◆ Task statement ◆
Write out the records below word for word, please.
::: Data provided
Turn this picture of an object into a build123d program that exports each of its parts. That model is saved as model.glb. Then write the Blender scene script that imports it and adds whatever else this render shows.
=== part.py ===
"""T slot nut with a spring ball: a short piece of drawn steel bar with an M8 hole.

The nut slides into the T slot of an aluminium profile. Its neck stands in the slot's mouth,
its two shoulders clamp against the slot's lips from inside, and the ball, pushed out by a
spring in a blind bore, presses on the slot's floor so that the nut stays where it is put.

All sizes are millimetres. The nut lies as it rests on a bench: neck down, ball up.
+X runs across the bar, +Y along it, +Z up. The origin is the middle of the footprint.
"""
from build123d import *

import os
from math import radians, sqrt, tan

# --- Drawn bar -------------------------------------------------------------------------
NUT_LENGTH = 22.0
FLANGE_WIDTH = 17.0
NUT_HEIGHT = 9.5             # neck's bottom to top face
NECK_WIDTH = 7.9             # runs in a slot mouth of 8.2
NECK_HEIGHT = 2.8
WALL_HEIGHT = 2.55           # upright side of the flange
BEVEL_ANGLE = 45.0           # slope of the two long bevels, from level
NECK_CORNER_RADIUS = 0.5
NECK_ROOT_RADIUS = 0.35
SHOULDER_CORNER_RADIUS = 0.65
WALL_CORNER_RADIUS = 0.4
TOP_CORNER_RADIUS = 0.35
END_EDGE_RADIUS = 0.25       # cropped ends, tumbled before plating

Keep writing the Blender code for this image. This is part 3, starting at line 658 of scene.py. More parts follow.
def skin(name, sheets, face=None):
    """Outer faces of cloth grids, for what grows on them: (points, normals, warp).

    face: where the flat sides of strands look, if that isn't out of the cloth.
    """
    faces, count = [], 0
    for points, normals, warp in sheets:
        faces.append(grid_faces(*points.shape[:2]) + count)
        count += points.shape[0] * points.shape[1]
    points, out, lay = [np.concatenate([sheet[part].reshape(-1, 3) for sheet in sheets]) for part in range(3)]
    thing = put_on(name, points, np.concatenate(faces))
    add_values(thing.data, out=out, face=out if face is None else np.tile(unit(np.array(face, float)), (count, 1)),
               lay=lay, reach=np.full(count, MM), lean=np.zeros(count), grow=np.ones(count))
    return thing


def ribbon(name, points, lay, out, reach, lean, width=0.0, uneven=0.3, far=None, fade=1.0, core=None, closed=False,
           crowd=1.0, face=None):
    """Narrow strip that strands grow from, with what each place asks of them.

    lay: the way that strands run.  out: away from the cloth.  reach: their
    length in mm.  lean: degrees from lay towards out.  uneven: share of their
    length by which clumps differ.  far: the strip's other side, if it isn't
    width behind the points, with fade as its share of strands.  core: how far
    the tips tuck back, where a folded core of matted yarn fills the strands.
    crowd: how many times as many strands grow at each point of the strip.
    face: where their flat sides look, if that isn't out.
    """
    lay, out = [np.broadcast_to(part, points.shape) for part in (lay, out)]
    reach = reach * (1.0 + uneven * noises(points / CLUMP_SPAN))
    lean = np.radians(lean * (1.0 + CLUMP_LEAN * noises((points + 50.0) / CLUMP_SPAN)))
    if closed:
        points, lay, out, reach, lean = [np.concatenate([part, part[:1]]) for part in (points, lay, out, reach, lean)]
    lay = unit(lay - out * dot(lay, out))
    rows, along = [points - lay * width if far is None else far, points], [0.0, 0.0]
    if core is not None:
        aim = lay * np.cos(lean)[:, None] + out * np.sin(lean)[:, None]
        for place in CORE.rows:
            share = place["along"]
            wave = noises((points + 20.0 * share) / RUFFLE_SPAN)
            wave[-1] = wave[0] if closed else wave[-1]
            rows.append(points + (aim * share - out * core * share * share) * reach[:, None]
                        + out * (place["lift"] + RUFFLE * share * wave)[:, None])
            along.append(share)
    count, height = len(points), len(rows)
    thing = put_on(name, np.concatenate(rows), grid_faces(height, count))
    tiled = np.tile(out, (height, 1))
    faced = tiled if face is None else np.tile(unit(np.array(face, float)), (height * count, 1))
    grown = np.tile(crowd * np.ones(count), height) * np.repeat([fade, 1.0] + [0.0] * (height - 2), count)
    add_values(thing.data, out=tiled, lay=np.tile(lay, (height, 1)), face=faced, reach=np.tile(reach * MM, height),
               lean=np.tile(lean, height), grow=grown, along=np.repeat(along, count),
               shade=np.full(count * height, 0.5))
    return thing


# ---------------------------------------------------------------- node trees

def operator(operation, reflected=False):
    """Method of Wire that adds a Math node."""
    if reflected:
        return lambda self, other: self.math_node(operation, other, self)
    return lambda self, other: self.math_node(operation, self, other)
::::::
◆ Exercise solution ◆
Turn this picture of an object into a build123d program that exports each of its parts. That model is saved as model.glb. Then write the Blender scene script that imports it and adds whatever else this render shows.
=== part.py ===
"""T slot nut with a spring ball: a short piece of drawn steel bar with an M8 hole.

The nut slides into the T slot of an aluminium profile. Its neck stands in the slot's mouth,
its two shoulders clamp against the slot's lips from inside, and the ball, pushed out by a
spring in a blind bore, presses on the slot's floor so that the nut stays where it is put.

All sizes are millimetres. The nut lies as it rests on a bench: neck down, ball up.
+X runs across the bar, +Y along it, +Z up. The origin is the middle of the footprint.
"""
from build123d import *

import os
from math import radians, sqrt, tan

# --- Drawn bar -------------------------------------------------------------------------
NUT_LENGTH = 22.0
FLANGE_WIDTH = 17.0
NUT_HEIGHT = 9.5             # neck's bottom to top face
NECK_WIDTH = 7.9             # runs in a slot mouth of 8.2
NECK_HEIGHT = 2.8
WALL_HEIGHT = 2.55           # upright side of the flange
BEVEL_ANGLE = 45.0           # slope of the two long bevels, from level
NECK_CORNER_RADIUS = 0.5
NECK_ROOT_RADIUS = 0.35
SHOULDER_CORNER_RADIUS = 0.65
WALL_CORNER_RADIUS = 0.4
TOP_CORNER_RADIUS = 0.35
END_EDGE_RADIUS = 0.25       # cropped ends, tumbled before plating

Keep writing the Blender code for this image. This is part 3, starting at line 658 of scene.py. More parts follow.
def skin(name, sheets, face=None):
    """Outer faces of cloth grids, for what grows on them: (points, normals, warp).

    face: where the flat sides of strands look, if that isn't out of the cloth.
    """
    faces, count = [], 0
    for points, normals, warp in sheets:
        faces.append(grid_faces(*points.shape[:2]) + count)
        count += points.shape[0] * points.shape[1]
    points, out, lay = [np.concatenate([sheet[part].reshape(-1, 3) for sheet in sheets]) for part in range(3)]
    thing = put_on(name, points, np.concatenate(faces))
    add_values(thing.data, out=out, face=out if face is None else np.tile(unit(np.array(face, float)), (count, 1)),
               lay=lay, reach=np.full(count, MM), lean=np.zeros(count), grow=np.ones(count))
    return thing


def ribbon(name, points, lay, out, reach, lean, width=0.0, uneven=0.3, far=None, fade=1.0, core=None, closed=False,
           crowd=1.0, face=None):
    """Narrow strip that strands grow from, with what each place asks of them.

    lay: the way that strands run.  out: away from the cloth.  reach: their
    length in mm.  lean: degrees from lay towards out.  uneven: share of their
    length by which clumps differ.  far: the strip's other side, if it isn't
    width behind the points, with fade as its share of strands.  core: how far
    the tips tuck back, where a folded core of matted yarn fills the strands.
    crowd: how many times as many strands grow at each point of the strip.
    face: where their flat sides look, if that isn't out.
    """
    lay, out = [np.broadcast_to(part, points.shape) for part in (lay, out)]
    reach = reach * (1.0 + uneven * noises(points / CLUMP_SPAN))
    lean = np.radians(lean * (1.0 + CLUMP_LEAN * noises((points + 50.0) / CLUMP_SPAN)))
    if closed:
        points, lay, out, reach, lean = [np.concatenate([part, part[:1]]) for part in (points, lay, out, reach, lean)]
    lay = unit(lay - out * dot(lay, out))
    rows, along = [points - lay * width if far is None else far, points], [0.0, 0.0]
    if core is not None:
        aim = lay * np.cos(lean)[:, None] + out * np.sin(lean)[:, None]
        for place in CORE.rows:
            share = place["along"]
            wave = noises((points + 20.0 * share) / RUFFLE_SPAN)
            wave[-1] = wave[0] if closed else wave[-1]
            rows.append(points + (aim * share - out * core * share * share) * reach[:, None]
                        + out * (place["lift"] + RUFFLE * share * wave)[:, None])
            along.append(share)
    count, height = len(points), len(rows)
    thing = put_on(name, np.concatenate(rows), grid_faces(height, count))
    tiled = np.tile(out, (height, 1))
    faced = tiled if face is None else np.tile(unit(np.array(face, float)), (height * count, 1))
    grown = np.tile(crowd * np.ones(count), height) * np.repeat([fade, 1.0] + [0.0] * (height - 2), count)
    add_values(thing.data, out=tiled, lay=np.tile(lay, (height, 1)), face=faced, reach=np.tile(reach * MM, height),
               lean=np.tile(lean, height), grow=grown, along=np.repeat(along, count),
               shade=np.full(count * height, 0.5))
    return thing


# ---------------------------------------------------------------- node trees

def operator(operation, reflected=False):
    """Method of Wire that adds a Math node."""
    if reflected:
        return lambda self, other: self.math_node(operation, other, self)
    return lambda self, other: self.math_node(operation, self, other)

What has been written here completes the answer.